GOAL → From the entries that follow, pick out all lines holding "limits".

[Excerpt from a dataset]
- - - - -
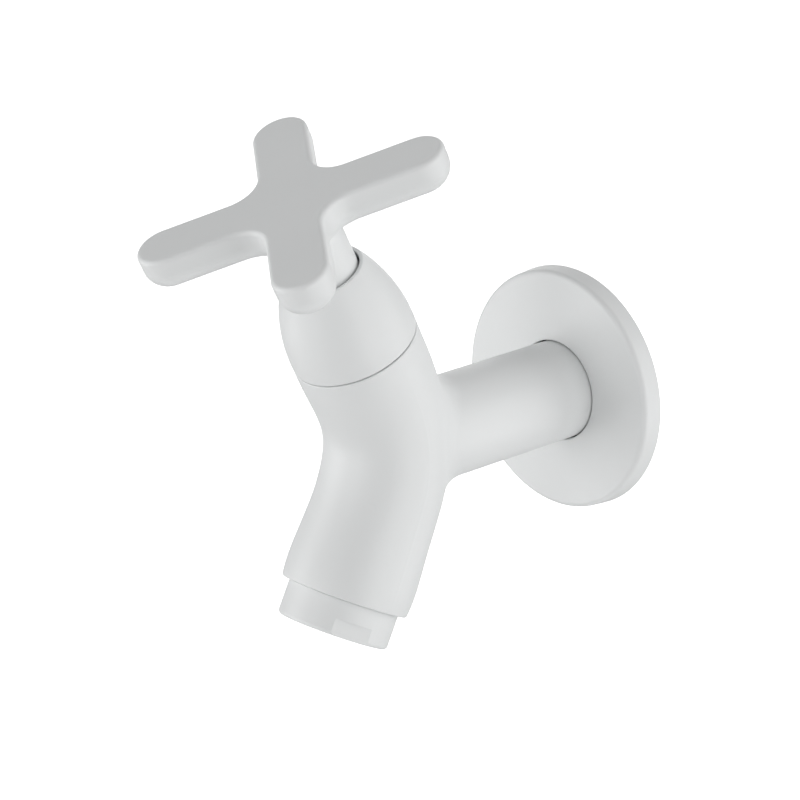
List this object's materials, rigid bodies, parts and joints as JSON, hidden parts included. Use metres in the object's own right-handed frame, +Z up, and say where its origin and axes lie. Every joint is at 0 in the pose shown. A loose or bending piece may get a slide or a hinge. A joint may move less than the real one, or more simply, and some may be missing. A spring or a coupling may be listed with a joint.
{
  "type": "wall-mounted basin tap",
  "caption": "Wall-mounted basin tap with a cross handle, quarter-turn ceramic headwork, leaning barrel, flared spout, sliding wall flange and screw-in aerator.",
  "frame": {"origin": "on the inlet axis in the plane of the wall", "axes": "+Y into the wall along the inlet, +Z up, +X to the right as seen from the room"},
  "size_m": [0.055, 0.1191, 0.1126],
  "materials": {
    "white_paint": "satin white powder coat",
    "brass": "machined",
    "black_rubber": "moulded",
    "white_ceramic": "lapped",
    "stainless_steel": "plain",
    "grey_plastic": "moulded",
    "pale_nylon": "moulded"
  },
  "bodies": {
    "tap": {"tap_body": "white_paint", "bonnet_cover": "white_paint", "cover_o_ring": "black_rubber", "headwork_body": "brass", "headwork_gasket": "pale_nylon", "seat_seal": "black_rubber", "fixed_disc": "white_ceramic", "aerator_housing": "white_paint", "aerator_seal": "black_rubber", "aerator_screen": "stainless_steel", "aerator_jet_plate": "grey_plastic", "aerator_grid": "grey_plastic"},
    "handle": {"cross_handle": "white_paint", "handle_insert": "pale_nylon", "handle_grub_screw": "stainless_steel", "spindle": "brass", "spindle_o_ring_lower": "black_rubber", "spindle_o_ring_upper": "black_rubber", "spindle_circlip": "stainless_steel", "spindle_washer": "pale_nylon", "moving_disc": "white_ceramic"},
    "flange": {"wall_flange": "white_paint", "flange_o_ring": "black_rubber"}
  },
  "joints": [
    {"name": "handle_turn", "type": "hinge", "parent": "tap", "child": "handle", "pos_m": [0, -0.0521, 0], "axis": [0, -0.4384, 0.8988], "range_deg": [0, 90]},
    {"name": "flange_slide", "type": "slide", "parent": "tap", "child": "flange", "axis": [0, -1, 0], "range_m": [0, 0.032]}
  ]
}
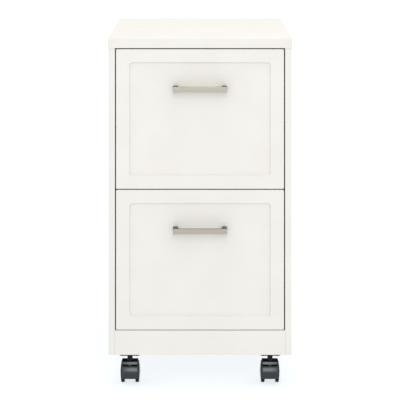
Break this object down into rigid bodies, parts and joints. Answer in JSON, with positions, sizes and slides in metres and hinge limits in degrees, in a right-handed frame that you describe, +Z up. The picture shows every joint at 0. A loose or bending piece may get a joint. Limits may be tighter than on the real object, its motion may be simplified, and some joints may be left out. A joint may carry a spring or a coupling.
{
  "type": "mobile filing cabinet",
  "caption": "Narrow upright steel filing cabinet with stacked drawers on ball-bearing slides, bar handles, panelled fronts and twin-wheel swivel casters.",
  "frame": {"origin": "on the floor, below the middle of the object's box", "axes": "+Z up, -Y is the front where the drawers open, +X on the right of someone facing the drawers"},
  "size_m": [0.362, 0.4796, 0.6866],
  "materials": {
    "powder_coat": "satin warm-white powder coat on sheet steel",
    "brushed_nickel": "brushed nickel plate on a die-cast handle",
    "zinc_plate": "bright zinc plate",
    "black_steel": "black enamelled steel",
    "black_nylon": "gloss black moulded nylon"
  },
  "bodies": {
    "cabinet": {"top_cover": "powder_coat", "side_panel_left": "powder_coat", "side_panel_right": "powder_coat", "back_panel": "powder_coat", "kick_panel": "powder_coat", "floor_panel": "powder_coat", "caster_channel_front": "powder_coat", "caster_channel_rear": "powder_coat", "upright_front_left": "powder_coat", "upright_front_right": "powder_coat", "upright_rear_left": "powder_coat", "upright_rear_right": "powder_coat", "slide_outer_lower_left": "zinc_plate", "slide_outer_lower_right": "zinc_plate", "slide_outer_upper_left": "zinc_plate", "slide_outer_upper_right": "zinc_plate", "caster_plate_front_left": "black_steel", "caster_plate_front_right": "black_steel", "caster_plate_rear_left": "black_steel", "caster_plate_rear_right": "black_steel"},
    "lower_drawer": {"drawer_front_lower": "powder_coat", "front_backing_lower": "powder_coat", "drawer_body_lower": "powder_coat", "drawer_back_lower": "powder_coat", "handle_lower": "brushed_nickel", "handle_screw_lower_left": "zinc_plate", "handle_screw_lower_right": "zinc_plate", "slide_inner_lower_left": "zinc_plate", "slide_inner_lower_right": "zinc_plate"},
    "lower_ball_cages": {"ball_cage_lower_left": "zinc_plate", "ball_cage_lower_right": "zinc_plate"},
    "upper_drawer": {"drawer_front_upper": "powder_coat", "front_backing_upper": "powder_coat", "drawer_body_upper": "powder_coat", "drawer_back_upper": "powder_coat", "handle_upper": "brushed_nickel", "handle_screw_upper_left": "zinc_plate", "handle_screw_upper_right": "zinc_plate", "slide_inner_upper_left": "zinc_plate", "slide_inner_upper_right": "zinc_plate"},
    "upper_ball_cages": {"ball_cage_upper_left": "zinc_plate", "ball_cage_upper_right": "zinc_plate"},
    "swivel_front_left": {"caster_hood_front_left": "black_nylon", "axle_front_left": "zinc_plate"},
    "wheel_front_left_left": {"wheel_front_left_left": "black_nylon"},
    "wheel_front_left_right": {"wheel_front_left_right": "black_nylon"},
    "swivel_front_right": {"caster_hood_front_right": "black_nylon", "axle_front_right": "zinc_plate"},
    "wheel_front_right_left": {"wheel_front_right_left": "black_nylon"},
    "wheel_front_right_right": {"wheel_front_right_right": "black_nylon"},
    "swivel_rear_left": {"caster_hood_rear_left": "black_nylon", "axle_rear_left": "zinc_plate"},
    "wheel_rear_left_left": {"wheel_rear_left_left": "black_nylon"},
    "wheel_rear_left_right": {"wheel_rear_left_right": "black_nylon"},
    "swivel_rear_right": {"caster_hood_rear_right": "black_nylon", "axle_rear_right": "zinc_plate"},
    "wheel_rear_right_left": {"wheel_rear_right_left": "black_nylon"},
    "wheel_rear_right_right": {"wheel_rear_right_right": "black_nylon"}
  },
  "joints": [
    {"name": "lower_drawer_slide", "type": "slide", "parent": "cabinet", "child": "lower_drawer", "axis": [0, -1, 0], "range_m": [0, 0.3062]},
    {"name": "lower_ball_cage_slide", "type": "slide", "parent": "cabinet", "child": "lower_ball_cages", "axis": [0, -1, 0], "range_m": [0, 0.1531]},
    {"name": "upper_drawer_slide", "type": "slide", "parent": "cabinet", "child": "upper_drawer", "axis": [0, -1, 0], "range_m": [0, 0.3062]},
    {"name": "upper_ball_cage_slide", "type": "slide", "parent": "cabinet", "child": "upper_ball_cages", "axis": [0, -1, 0], "range_m": [0, 0.1531]},
    {"name": "swivel_front_left_turn", "type": "hinge", "parent": "cabinet", "child": "swivel_front_left", "pos_m": [-0.1387, -0.1937, 0.0458], "axis": [0, 0, 1], "continuous": true},
    {"name": "wheel_front_left_left_spin", "type": "hinge", "parent": "swivel_front_left", "child": "wheel_front_left_left", "pos_m": [-0.1387, -0.1812, 0.021], "axis": [1, 0, 0], "continuous": true},
    {"name": "wheel_front_left_right_spin", "type": "hinge", "parent": "swivel_front_left", "child": "wheel_front_left_right", "pos_m": [-0.1387, -0.1812, 0.021], "axis": [1, 0, 0], "continuous": true},
    {"name": "swivel_front_right_turn", "type": "hinge", "parent": "cabinet", "child": "swivel_front_right", "pos_m": [0.1387, -0.1937, 0.0458], "axis": [0, 0, 1], "continuous": true},
    {"name": "wheel_front_right_left_spin", "type": "hinge", "parent": "swivel_front_right", "child": "wheel_front_right_left", "pos_m": [0.1387, -0.1812, 0.021], "axis": [1, 0, 0], "continuous": true},
    {"name": "wheel_front_right_right_spin", "type": "hinge", "parent": "swivel_front_right", "child": "wheel_front_right_right", "pos_m": [0.1387, -0.1812, 0.021], "axis": [1, 0, 0], "continuous": true},
    {"name": "swivel_rear_left_turn", "type": "hinge", "parent": "cabinet", "child": "swivel_rear_left", "pos_m": [-0.1387, 0.1958, 0.0458], "axis": [0, 0, 1], "continuous": true},
    {"name": "wheel_rear_left_left_spin", "type": "hinge", "parent": "swivel_rear_left", "child": "wheel_rear_left_left", "pos_m": [-0.1387, 0.2083, 0.021], "axis": [1, 0, 0], "continuous": true},
    {"name": "wheel_rear_left_right_spin", "type": "hinge", "parent": "swivel_rear_left", "child": "wheel_rear_left_right", "pos_m": [-0.1387, 0.2083, 0.021], "axis": [1, 0, 0], "continuous": true},
    {"name": "swivel_rear_right_turn", "type": "hinge", "parent": "cabinet", "child": "swivel_rear_right", "pos_m": [0.1387, 0.1958, 0.0458], "axis": [0, 0, 1], "continuous": true},
    {"name": "wheel_rear_right_left_spin", "type": "hinge", "parent": "swivel_rear_right", "child": "wheel_rear_right_left", "pos_m": [0.1387, 0.2083, 0.021], "axis": [1, 0, 0], "continuous": true},
    {"name": "wheel_rear_right_right_spin", "type": "hinge", "parent": "swivel_rear_right", "child": "wheel_rear_right_right", "pos_m": [0.1387, 0.2083, 0.021], "axis": [1, 0, 0], "continuous": true}
  ],
  "couplings": [
    {"joint": "lower_ball_cage_slide", "follows": "lower_drawer_slide", "ratio": 0.5},
    {"joint": "upper_ball_cage_slide", "follows": "upper_drawer_slide", "ratio": 0.5}
  ]
}
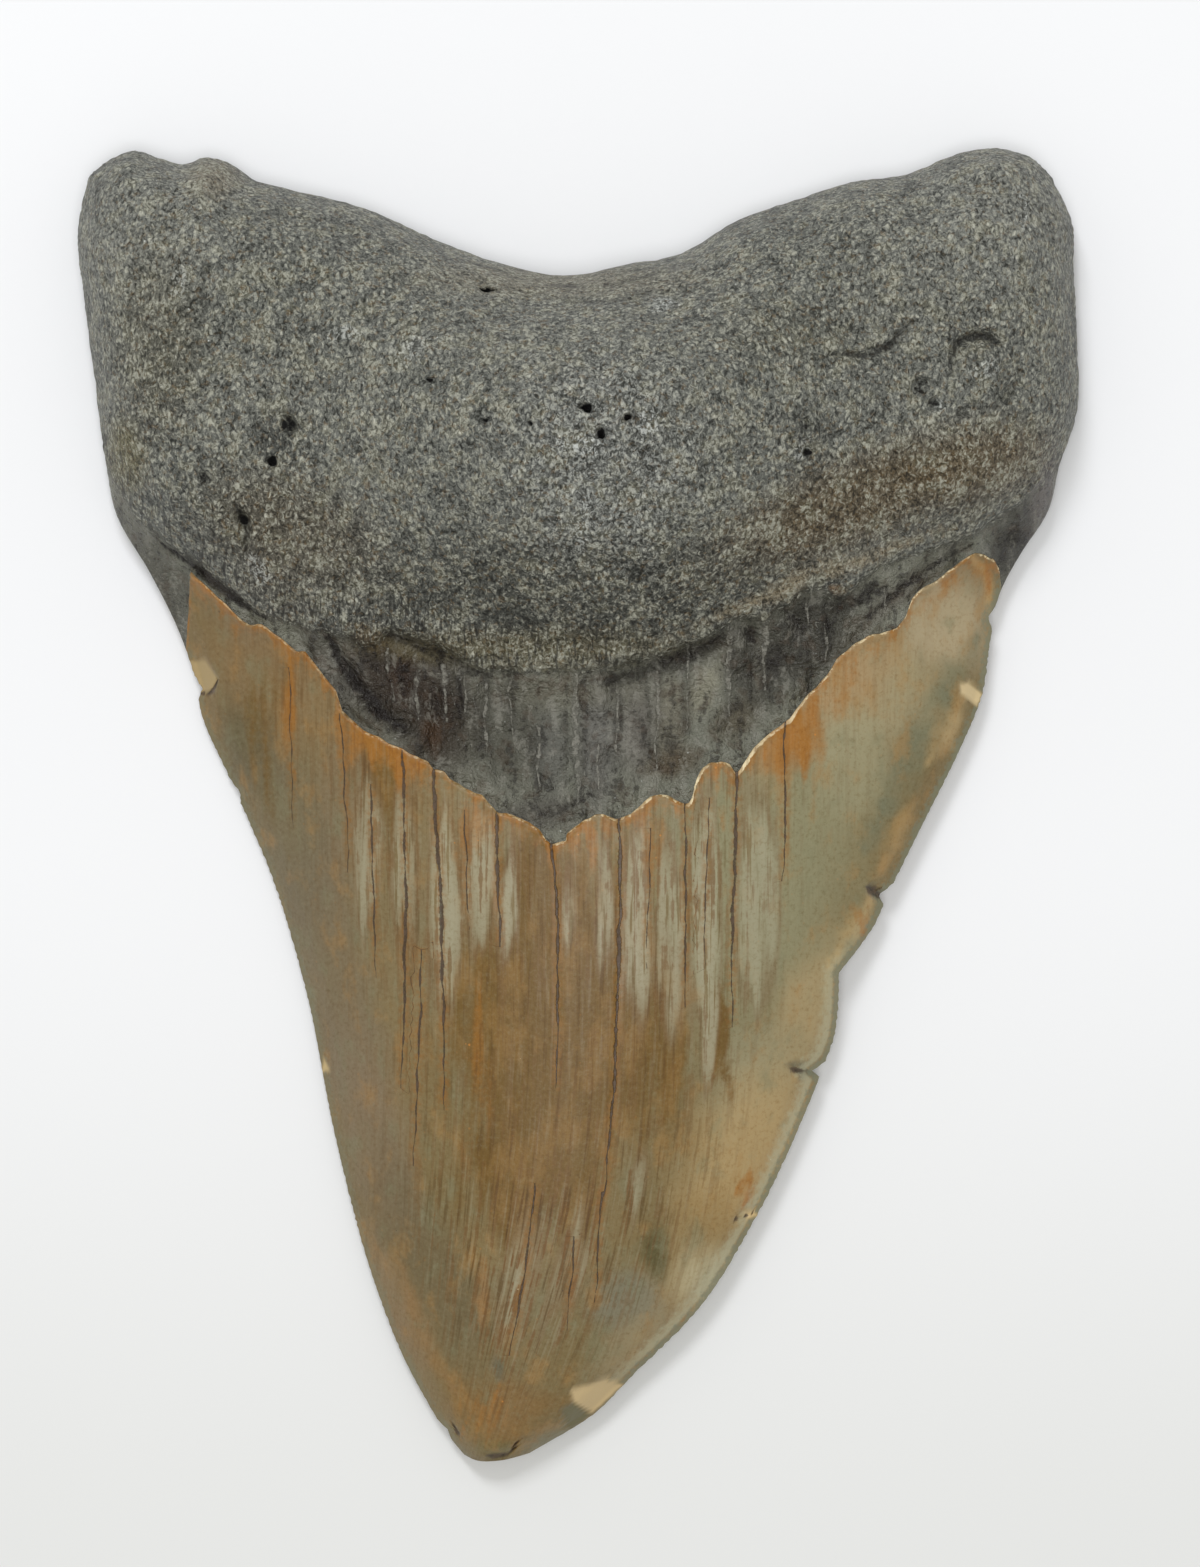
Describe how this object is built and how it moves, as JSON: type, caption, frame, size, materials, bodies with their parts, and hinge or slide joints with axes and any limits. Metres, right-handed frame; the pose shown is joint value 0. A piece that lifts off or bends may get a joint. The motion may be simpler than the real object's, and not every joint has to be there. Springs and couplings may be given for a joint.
{
  "type": "fossil shark tooth",
  "caption": "Large fossil megalodon tooth: rough two-lobed root over a broad triangular enamel crown, lying on its flat labial face.",
  "frame": {"origin": "centre of the tooth's box in plan, on the surface that its flat labial face lies on", "axes": "+Y from the crown's tip towards the root, +X across the tooth to the right with the root at the top, +Z out of the lingual face"},
  "size_m": [0.0995, 0.1314, 0.0278],
  "materials": {
    "fossil_tooth": "grainy charcoal-grey root, smooth near-black dental band, and satin olive-brown, orange and grey-green enamel with fine dark lengthwise cracks"
  },
  "bodies": {
    "root": {"tooth": "fossil_tooth"}
  },
  "joints": []
}
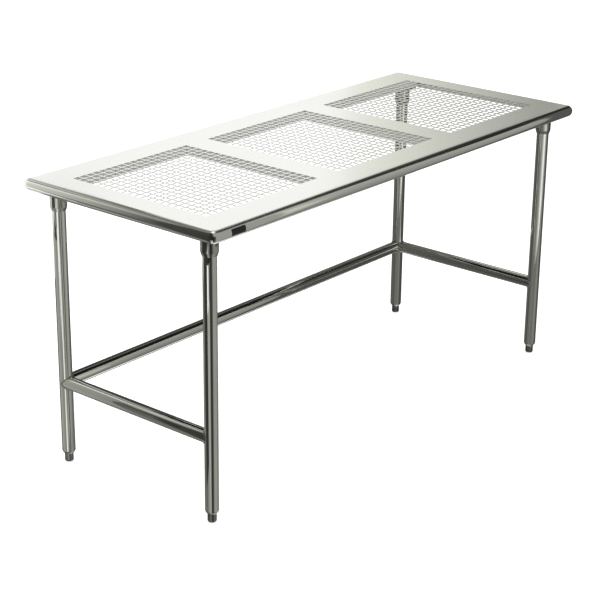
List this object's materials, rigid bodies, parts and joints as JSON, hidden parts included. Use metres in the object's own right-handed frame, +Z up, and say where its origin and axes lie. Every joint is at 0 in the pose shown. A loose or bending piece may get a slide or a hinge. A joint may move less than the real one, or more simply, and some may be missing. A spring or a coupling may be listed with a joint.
{
  "type": "cleanroom table",
  "caption": "Stainless-steel cleanroom table with a perforated rolled-edge top, tube legs in sockets, a lower rail on the back and both ends, and levelling feet.",
  "frame": {"origin": "on the floor, under the middle of the table", "axes": "+X along the length, from left to right seen from the front; -Y is the front, which has no lower rail; +Z up"},
  "size_m": [1.8288, 0.762, 0.9144],
  "materials": {
    "top_steel": "fine straight brushing, electropolished",
    "channel_steel": "mill finish",
    "tube_steel": "polished tube",
    "socket_steel": "satin casting",
    "screw_steel": "blackened screw",
    "insert_steel": "turned",
    "stud_steel": "threaded bar",
    "foot_steel": "turned, dull"
  },
  "bodies": {
    "table": {"top_sheet": "top_steel", "front_channel": "channel_steel", "back_channel": "channel_steel", "left_cross_channel": "channel_steel", "right_cross_channel": "channel_steel", "left_rail": "tube_steel", "right_rail": "tube_steel", "back_rail": "tube_steel", "leg_front_left": "tube_steel", "leg_socket_front_left": "socket_steel", "set_screw_front_left": "screw_steel", "foot_insert_front_left": "insert_steel", "leg_front_right": "tube_steel", "leg_socket_front_right": "socket_steel", "set_screw_front_right": "screw_steel", "foot_insert_front_right": "insert_steel", "leg_back_left": "tube_steel", "leg_socket_back_left": "socket_steel", "set_screw_back_left": "screw_steel", "foot_insert_back_left": "insert_steel", "leg_back_right": "tube_steel", "leg_socket_back_right": "socket_steel", "set_screw_back_right": "screw_steel", "foot_insert_back_right": "insert_steel"},
    "foot_stud_front_left": {"foot_stud_front_left": "stud_steel"},
    "foot_bullet_front_left": {"foot_bullet_front_left": "foot_steel"},
    "foot_stud_front_right": {"foot_stud_front_right": "stud_steel"},
    "foot_bullet_front_right": {"foot_bullet_front_right": "foot_steel"},
    "foot_stud_back_left": {"foot_stud_back_left": "stud_steel"},
    "foot_bullet_back_left": {"foot_bullet_back_left": "foot_steel"},
    "foot_stud_back_right": {"foot_stud_back_right": "stud_steel"},
    "foot_bullet_back_right": {"foot_bullet_back_right": "foot_steel"}
  },
  "joints": [
    {"name": "foot_travel_front_left", "type": "slide", "parent": "table", "child": "foot_stud_front_left", "axis": [0, 0, -1], "range_m": [0, 0.0254]},
    {"name": "foot_turn_front_left", "type": "hinge", "parent": "foot_stud_front_left", "child": "foot_bullet_front_left", "pos_m": [-0.84455, -0.3016, 0], "axis": [0, 0, -1], "range_deg": [0, 4680]},
    {"name": "foot_travel_front_right", "type": "slide", "parent": "table", "child": "foot_stud_front_right", "axis": [0, 0, -1], "range_m": [0, 0.0254]},
    {"name": "foot_turn_front_right", "type": "hinge", "parent": "foot_stud_front_right", "child": "foot_bullet_front_right", "pos_m": [0.84455, -0.3016, 0], "axis": [0, 0, -1], "range_deg": [0, 4680]},
    {"name": "foot_travel_back_left", "type": "slide", "parent": "table", "child": "foot_stud_back_left", "axis": [0, 0, -1], "range_m": [0, 0.0254]},
    {"name": "foot_turn_back_left", "type": "hinge", "parent": "foot_stud_back_left", "child": "foot_bullet_back_left", "pos_m": [-0.84455, 0.3016, 0], "axis": [0, 0, -1], "range_deg": [0, 4680]},
    {"name": "foot_travel_back_right", "type": "slide", "parent": "table", "child": "foot_stud_back_right", "axis": [0, 0, -1], "range_m": [0, 0.0254]},
    {"name": "foot_turn_back_right", "type": "hinge", "parent": "foot_stud_back_right", "child": "foot_bullet_back_right", "pos_m": [0.84455, 0.3016, 0], "axis": [0, 0, -1], "range_deg": [0, 4680]}
  ],
  "couplings": [
    {"joint": "foot_travel_front_left", "follows": "foot_turn_front_left", "m_per_rad": 0.00031096},
    {"joint": "foot_travel_front_right", "follows": "foot_turn_front_right", "m_per_rad": 0.00031096},
    {"joint": "foot_travel_back_left", "follows": "foot_turn_back_left", "m_per_rad": 0.00031096},
    {"joint": "foot_travel_back_right", "follows": "foot_turn_back_right", "m_per_rad": 0.00031096}
  ]
}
- - - - -
WRITTEN ANSWER →
Break this object down into rigid bodies, parts and joints. Answer in JSON, with positions, sizes and slides in metres and hinge limits in degrees, in a right-handed frame that you describe, +Z up. The picture shows every joint at 0. A loose or bending piece may get a joint. Limits may be tighter than on the real object, its motion may be simplified, and some joints may be left out. A joint may carry a spring or a coupling.
Describe how this object is built and how it moves, as JSON: type, caption, frame, size, materials, bodies with their parts, and hinge or slide joints with axes and any limits. Metres, right-handed frame; the pose shown is joint value 0. A piece that lifts off or bends may get a joint. The motion may be simpler than the real object's, and not every joint has to be there. Springs and couplings may be given for a joint.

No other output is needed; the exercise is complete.